Develop a strong network
I joined Launchpad, a Santa Monica-based startup accelerator, to develop my direct-to-consumer bedding concept and brand. I was quickly introduced to investors, mentors, and other entrepreneurs who were all extremely helpful in getting my business up and running (and who continue to support me today). It’s also where I met my first hire.

I strongly believe in the reciprocal process of mentorship. I enjoy getting to know other entrepreneurs who are starting businesses of their own. I find myself learning and growing from those relationships, too.

See also: 7 Tips for Building a Successful Company

Know that teamwork makes the dream work
I started working on Parachute in January 2013 and spent a year building the business on my own. We launched in January 2014, and about two weeks in, I realized it wasn’t possible for me to continue doing it all on my own. I was taking investor meetings, packing boxes, answering the phone, responding to emails, and packing more boxes—all at once. I couldn’t remember the last time I had slept—and I was selling bedding!
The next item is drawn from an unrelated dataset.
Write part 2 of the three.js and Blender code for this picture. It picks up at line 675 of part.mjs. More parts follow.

Two or three weeks after Parachute launched, I made the first hire—someone who was willing to take that risk with me and defer salary until we raised money. Looking back, I realized I waited too long to hire. There are plenty of people who want to be involved in the early stages of building a business simply because it’s an invaluable experience.

Be one with your customers
I still read through our customer service emails and social media nightly. I often reach out directly if people have questions or are unhappy with any part of the experience. Picking up the phone makes a huge difference.
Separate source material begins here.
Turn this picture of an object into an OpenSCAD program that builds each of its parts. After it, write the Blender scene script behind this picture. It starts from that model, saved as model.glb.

We’re always striving to learn more about our community through testing, research, and focus groups. I strongly advise budding entrepreneurs to truly listen to customer feedback and implement takeaways when appropriate. The customers are central to everything that you do, so their experience matters.

The feedback we received from our very first customers was inspiring: They shared that they had been waiting for a brand like us—that Parachute was enhancing their lives. I knew then that we’d found that product-market fit—that Parachute connected with people and was providing an experience that had been lacking. I made it my mission to grow the business with our customer’s needs in mind.


Make time to unwind
Maintaining a work-life balance is an ongoing learning experience and challenge. When I started Parachute, I committed to making work my number one priority. However, a balance is critical to not burn out—there’s so much more to life than just work. My best piece of advice is to be self-aware. Acknowledge when you need to step away and recharge, even if that only means designating an hour of phone-free time to spend with a loved one or committing to not checking your email after 10 p.m. It’s also important to stimulate your mind with non-work-related material and to make time for other passions—for me, that’s yoga.

Dream big
There’s nothing more rewarding at the end of the day than doing what you love and believe in. Our positive customer feedback makes all the hard work and sacrifices worthwhile.

If you’re an aspiring entrepreneur, my advice is this: Do it and don’t look back or don’t do it at all. Trust your instincts, because when you’re doing something you love, you can’t imagine doing anything else.